Is a 2" × 2" sticker big enough for a QR code? Yes. A 2" × 2" sticker gives a QR code roughly 1.25" of usable space after quiet zone margins — sufficient for a phone camera at 6–12 inches. Anything smaller than 1.5" on the short side risks scan failures.

How many QR windshield stickers does a dealership use per week? A dealership running 80 ROs per day uses roughly 400–560 stickers per week, assuming one sticker per vehicle. A 1,000-label roll lasts approximately 10–14 days at that volume.

Can I put my dealership logo on the QR sticker? Yes. McAuley Labels offers custom logo printing on windshield QR stickers. Your artwork — logo, OEM color scheme, dealership name — is embedded in the sticker design, not added as an overlay.

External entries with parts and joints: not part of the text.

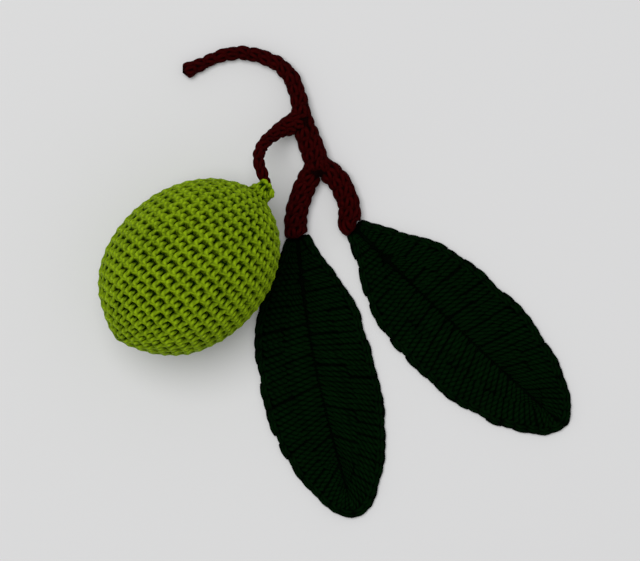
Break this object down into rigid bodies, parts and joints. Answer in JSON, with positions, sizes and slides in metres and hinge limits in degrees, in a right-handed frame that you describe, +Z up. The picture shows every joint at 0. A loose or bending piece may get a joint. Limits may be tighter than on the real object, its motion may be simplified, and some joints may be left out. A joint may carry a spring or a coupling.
{
  "type": "crocheted lime with twig and leaves",
  "caption": "Stuffed crocheted lime lying on its side, its nipple held by a thin stalk of a branched crocheted twig that carries long crocheted leaves.",
  "frame": {"origin": "on the flattened spot where the stuffed lime rests, straight below the lime's middle", "axes": "+Z up from the surface that the part lies on; +X from the lime towards the leaves' tips, +Y towards the twig's free end"},
  "size_m": [0.1496, 0.1509, 0.0491],
  "materials": {
    "lime_yarn": "matt lime green acrylic yarn in single crochet",
    "fibre_fill": "white polyester fibre fill",
    "twig_yarn": "matt maroon brown yarn in slip stitch cord",
    "leaf_yarn": "matt very dark green yarn in ribbed crochet"
  },
  "bodies": {
    "root": {"lime_cover": "lime_yarn", "lime_stuffing": "fibre_fill", "twig": "twig_yarn", "leaf_left": "leaf_yarn", "leaf_right": "leaf_yarn"}
  },
  "joints": []
}
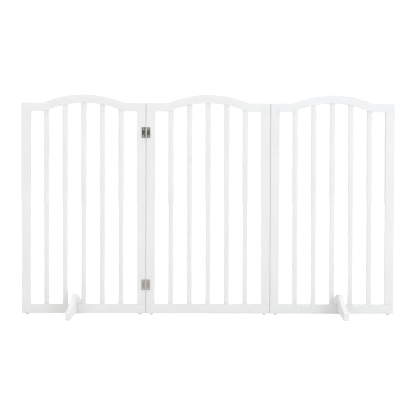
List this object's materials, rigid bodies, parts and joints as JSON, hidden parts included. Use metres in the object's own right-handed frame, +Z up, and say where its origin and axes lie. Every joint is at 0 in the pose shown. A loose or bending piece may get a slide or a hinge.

What's the difference between a static QR code and a variable QR code on a service sticker? A static QR code prints the same URL on every sticker — it routes every customer to the same page regardless of vehicle or service history. A variable QR code encodes a unique URL per sticker, generated at write-up, and can link directly to a customer's service record or personalized scheduling page.

One Last Thing

Dealer groups running multiple rooftops in 2026 are standardizing QR windshield sticker programs across locations — one logo template, one QR destination URL structure, one sticker vendor. That move cuts procurement complexity and ensures every sticker in the group looks identical regardless of which service lane produced it. If you manage more than one rooftop, the per-sticker cost difference between a centralized vendor program and location-by-location ordering is typically $0.03–$0.07 per sticker — which adds up to $1,500–$3,500 annually across a 10-rooftop group at average RO volume.